The award recognises her 30 years in broadcasting and the huge impact she has had on those reporters and journalists who are following in her footsteps.

Ms Molyneux worked at Te Karere, Waka Huia, Marae and for 10 years was the One News Māori Affairs correspondent.

Her television career came about quite by accident after a chance meeting with Hone Edwards, Robert Pouwhare and Derek Wooster which then led to an invitation to audition for newsreading.

"My sister worked in the media industry and thoroughly enjoyed it, as well as all the drama and everything that went with television."

She said they heard her speaking Māori and that's where it all started.

At the time she was working at Air New Zealand which she thought was the 'be all and end all' career because of the cheap flights and holidays.

"I thought that's where I wanted to be and it would allow me, my husband and my family to travel the world a lot more."

She didn't think she could cope with being on television as she's not a person that puts herself out there.

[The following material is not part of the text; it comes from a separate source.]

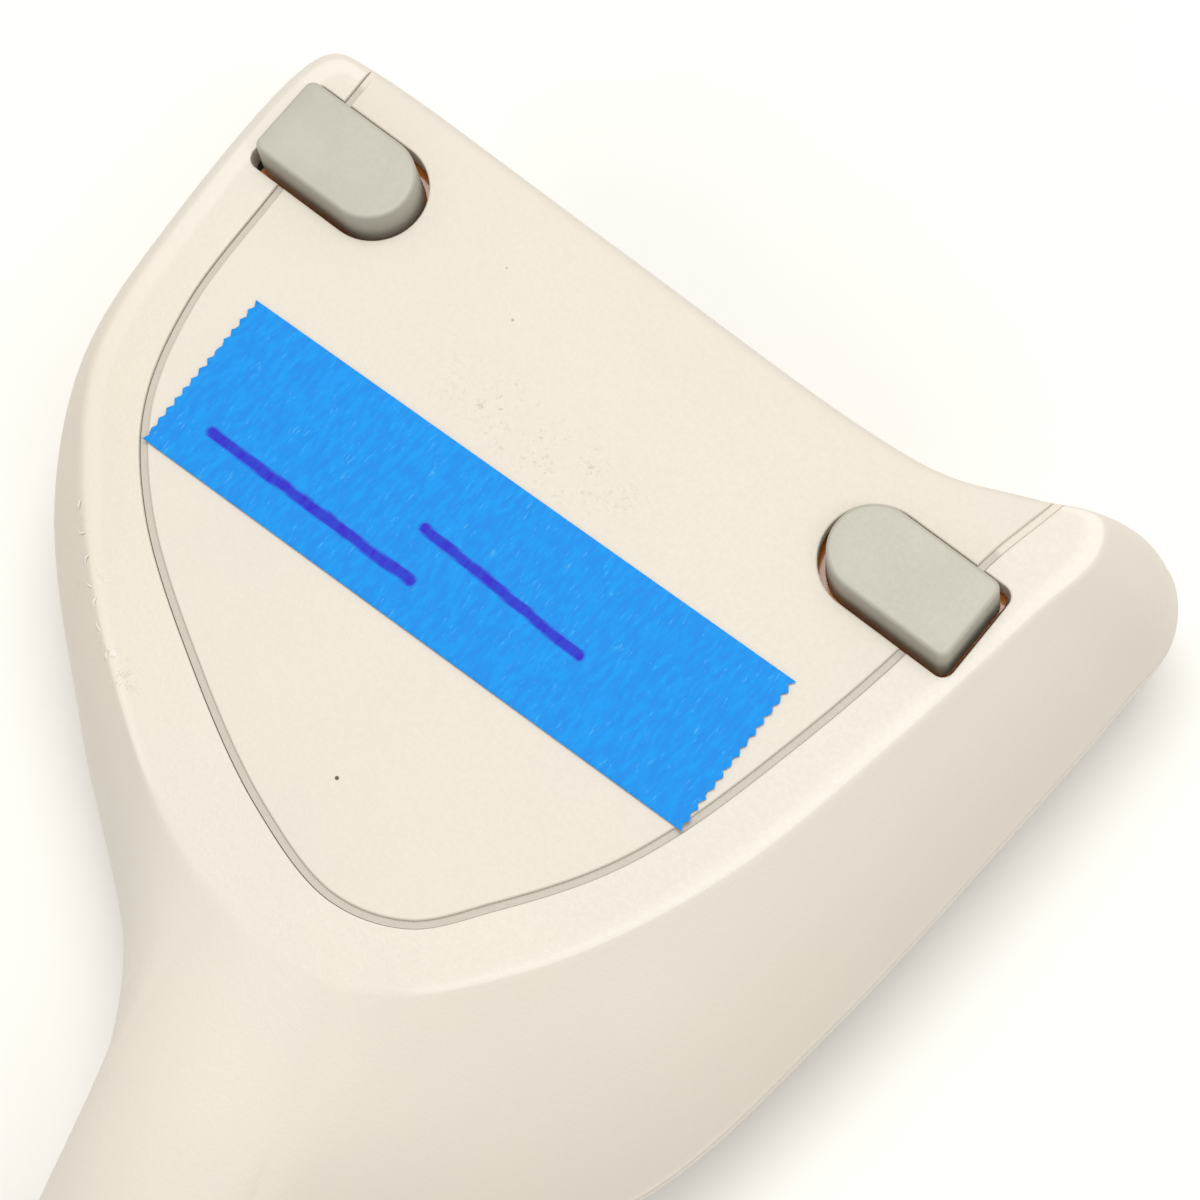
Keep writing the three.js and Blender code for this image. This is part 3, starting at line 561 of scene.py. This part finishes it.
# ---- scuffed crease --------------------------------------------------------------------------
def edge_scuffs():
    """Curled slivers of plastic where the left crease has been knocked."""
    crease, rim = (spline([row[c] for row in STATIONS[16:21]], 200) for c in (0, 1))
    knocks = [(0.57, 1.1, 0.5, 1.0), (0.617, 1.5, -0.8, 1.3), (0.664, 1.2, 1.1, 1.6), (0.705, 1.9, -0.6, 0.9),
              (0.739, 1.4, 0.9, 1.5), (0.779, 2.3, -0.3, 0.8), (0.82, 1.7, 0.2, 1.2), (0.86, 2.0, -1.0, 1.4)]
    points, faces = [], []
    for place, length, lean, curl in knocks:
        k = int(place * 200)
        along = crease[k + 1] - crease[k - 1]
        along /= np.linalg.norm(along)
        out = (rim[k] - crease[k]) / np.linalg.norm(rim[k] - crease[k])
        turn = np.cos(lean) * along + np.sin(lean) * out
        side = np.array([-turn[1], turn[0]])
        start = len(points)
        for i in range(9):
            t = i / 8
            bend = side * curl * 0.5 * (t - 0.5) ** 2 * length
            middle = crease[k] + out * 0.3 + turn * length * (t - 0.5) + bend
            past = max(float(np.dot(middle - crease[k], out)), 0.0)
            surface = PAD_Z - past * 0.95
            width = 0.03 + 0.17 * math.sin(math.pi * t)
            for j in range(6):
                a = 2 * math.pi * j / 6
                spot = middle + side * width * math.cos(a)
                height = surface + 0.02 + 0.6 * width * math.sin(a)
                points.append((spot[0], spot[1], min(height, PAD_Z + 0.14)))
        for i in range(8):
            for j in range(6):
                a, b = start + i * 6 + j, start + i * 6 + (j + 1) % 6
                faces.append((a, b, b + 6, a + 6))
        faces.append(tuple(range(start, start + 6)))
        faces.append(tuple(range(start + 53, start + 47, -1)))
    obj = orient(mesh_object("edge_scuffs", points, faces))
    obj.data.polygons.foreach_set("use_smooth", [True] * len(obj.data.polygons))
    return obj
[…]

"I was sitting in this big huge studio and there was nobody else around except somebody speaking down my ear.

"I couldn't actually read an autocue because I didn't realise that the faster you spoke the faster the auto-cue rolled."

Tini Molyneux was a fixture on New Zealand television screens from the late 80s starting as a presenter on TVNZ's Te Karere.

She also fronted Marae and Waka Huia before becoming the long time One News Māori Affair's correspondent.

During her career she covered the controversial foreshore and seabed legislation, the formation of the Māori Party and the death of the Māori Queen, Dame Te Atairangikaahu.

"The issue that sticks in my mind, and something that I feel privilaged to be apart of, was the sad occasion of the death of Dame Te Atairangikaahu.

"To be at a funeral where there's over 100,000 people there it was just magic - I never think I'll ever have another experience like that again."

She tried retiring recently - but it didn't work out for her and she's still mentoring young reporters at Māori Television and the current affairs show Marae.